心打たれるし、グラグラ揺さぶられる。書店で危うく号泣しそうになった。
長男の誕生日プレゼントに
待ち合わせていた夫がやってきたので、一度は書店を出たものの、書店の前の信号が青になって横断歩道を渡り始めた時、身体に稲妻が走った。
「『世界はもっと美しくなる』を、長男(真ん中の子)の誕生日プレゼントにしよう!」
確かその頃14歳くらいだった長男は、間違ったことや曲がったことが嫌いで、問題行動をする同級生なんかをよくこき下ろしていた。

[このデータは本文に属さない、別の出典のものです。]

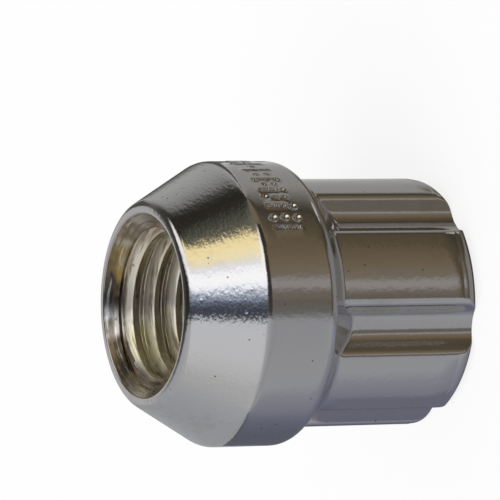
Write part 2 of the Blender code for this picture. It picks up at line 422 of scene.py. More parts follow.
@dataclass
class TurnedHead:
    """Seat cone, collar and 45 degree shoulder, which the splines grow out of."""

    length: float = 26.403
    face_radius: float = 8.55
    face_rounding: float = 0.8
    collar_radius: float = 11.9
    collar_top: float = 20.6
    collar_bottom: float = 14.6
    seat_rounding: float = 1.35
    rear_rounding: float = 1.4
    shoulder_foot: float = 13.1
    shoulder_softness: float = 0.34
    mouth_radius: float = 7.7
    mouth_edge: float = 0.16
    face_crown: float = 0.07
    crown_width: float = 0.2
    crown_rounding: float = 0.9
    mouth_slope: float = math.tan(math.radians(45.0))
    mouth_cut: float = 0.3
    stamped_band: tuple[float, float] = (16.1, 19.7)
    band_gap: float = 0.1
    plain_step: float = 0.55
    stamped_step: float = 0.115
    arc_step: float = math.radians(9.0)

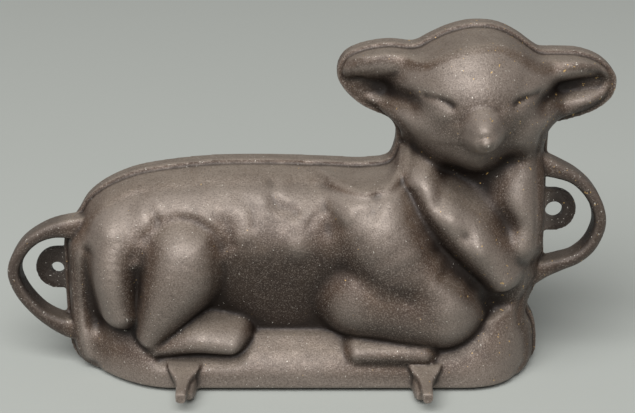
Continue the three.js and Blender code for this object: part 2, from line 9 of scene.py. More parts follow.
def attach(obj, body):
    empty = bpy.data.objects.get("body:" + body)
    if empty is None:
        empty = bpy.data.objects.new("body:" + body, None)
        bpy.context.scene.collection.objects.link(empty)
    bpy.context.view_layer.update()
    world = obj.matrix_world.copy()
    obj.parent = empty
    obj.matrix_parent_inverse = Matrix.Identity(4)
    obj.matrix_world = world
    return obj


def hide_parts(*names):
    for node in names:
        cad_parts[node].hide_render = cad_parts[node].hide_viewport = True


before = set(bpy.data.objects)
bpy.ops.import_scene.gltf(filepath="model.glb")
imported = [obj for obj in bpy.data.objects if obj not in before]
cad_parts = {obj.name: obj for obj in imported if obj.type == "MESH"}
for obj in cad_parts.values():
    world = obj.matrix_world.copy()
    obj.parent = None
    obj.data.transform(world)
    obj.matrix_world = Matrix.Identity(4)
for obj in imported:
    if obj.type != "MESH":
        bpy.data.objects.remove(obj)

bl_info = {
    "name": "Cast-iron lamb mould",
    "version": (1, 0, 0),
    "blender": (4, 5, 0),
    "location": "3D View > Sidebar > Mould",
    "description": "Builds a two-part sand-cast iron cake mould in the shape of a reclining lamb",
    "category": "Add Mesh",
}

MM = 0.001

# Pattern drawing: every outline share below is a share of its length or height
LENGTH = 343 * MM
HEIGHT = 203.5 * MM
MIDDLE_SHARE = 0.0041

# Side of the lamb from the table at its rump, over back, ears and crown, to the table at its chest
SIDE_SHARES = [
    (-0.373, 0.000), (-0.390, 0.012), (-0.402, 0.045), (-0.407, 0.100), (-0.409, 0.200),
    (-0.409, 0.300), (-0.405, 0.392), (-0.383, 0.452), (-0.368, 0.494), (-0.343, 0.530),
    (-0.310, 0.559), (-0.277, 0.577), (-0.180, 0.600), (-0.090, 0.605), (0.010, 0.601),
    (0.095, 0.597), (0.134, 0.611), (0.146, 0.650), (0.148, 0.708), (0.136, 0.743),
    (0.090, 0.782), (0.062, 0.825), (0.051, 0.866), (0.060, 0.905), (0.082, 0.926),
    (0.126, 0.940), (0.171, 0.936), (0.200, 0.960), (0.228, 0.981), (0.262, 0.994),
    (0.300, 0.989), (0.331, 0.965), (0.354, 0.937), (0.370, 0.921), (0.400, 0.919),
    (0.437, 0.915), (0.470, 0.893), (0.490, 0.858), (0.493, 0.838), (0.487, 0.802),
    (0.463, 0.769), (0.423, 0.744), (0.388, 0.728), (0.386, 0.700), (0.385, 0.600),
    (0.386, 0.480), (0.386, 0.380), (0.386, 0.300), (0.377, 0.245), (0.364, 0.178),
    (0.377, 0.125), (0.381, 0.070), (0.379, 0.025), (0.360, 0.000),
]

# Outer edges of the loops from root to root, anticlockwise
LEFT_LOOP_SHARES = [
    (-0.360, 0.462), (-0.400, 0.455), (-0.442, 0.434), (-0.486, 0.380), (-0.508, 0.300),
    (-0.497, 0.228), (-0.458, 0.146), (-0.410, 0.092), (-0.370, 0.080),
]
RIGHT_LOOP_SHARES = [
    (0.350, 0.222), (0.369, 0.246), (0.397, 0.280), (0.424, 0.303), (0.450, 0.323),
    (0.473, 0.357), (0.487, 0.402), (0.492, 0.447), (0.485, 0.500), (0.466, 0.553),
    (0.440, 0.593), (0.412, 0.620), (0.384, 0.643), (0.352, 0.668),
]
LUG_SHARES = [(-0.430, 0.281), (0.410, 0.459)]
LUG_ROOT_SHARE = 0.375
FOOT_SHARES = [-0.208, 0.190]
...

その長男が、『世界はもっと美しくなる』に出会って変わった。
今までは不良みたいなやつは許せなかったけれど、そういう奴らにもいろんな事情があるんだなってわかった。奴らが悪いんじゃない。彼らも、犠牲者なんだね。
ちょうど反抗期も終わりかけていた頃だったので、心身の成長とともに、感性も繊細になっていたのかもしれない。プレゼントした私の方がちょっと驚くくらい、ストライクゾーンだったようだ。
言葉の力を教えてくれた寮さん
こうやって寮さんとの出会いを思い返してみると、うちの子どもたちは、寮さんによって、言葉の力を教えてもらってきたんだな、と改めて感じる。
みんな寮さんの絵本が大好きだったし(毎日毎日読んだし)、20年近く経ってまた再会したのも、まだ教えてもらえることがあったということかもしれない。
寮さんにはその後お目にかかっていないが、こうやってご著書で縁がつながっているようで、なんだか嬉しい。
いつかもし、再会することがあったら、寮さんに伝えたい。
あの時生まれたばかりの赤ちゃんは、ちゃんと寮さんの願い通り、月や星や鳥や獣や木や花たちとなかよくできる、優しい子に育ちましたよ、と。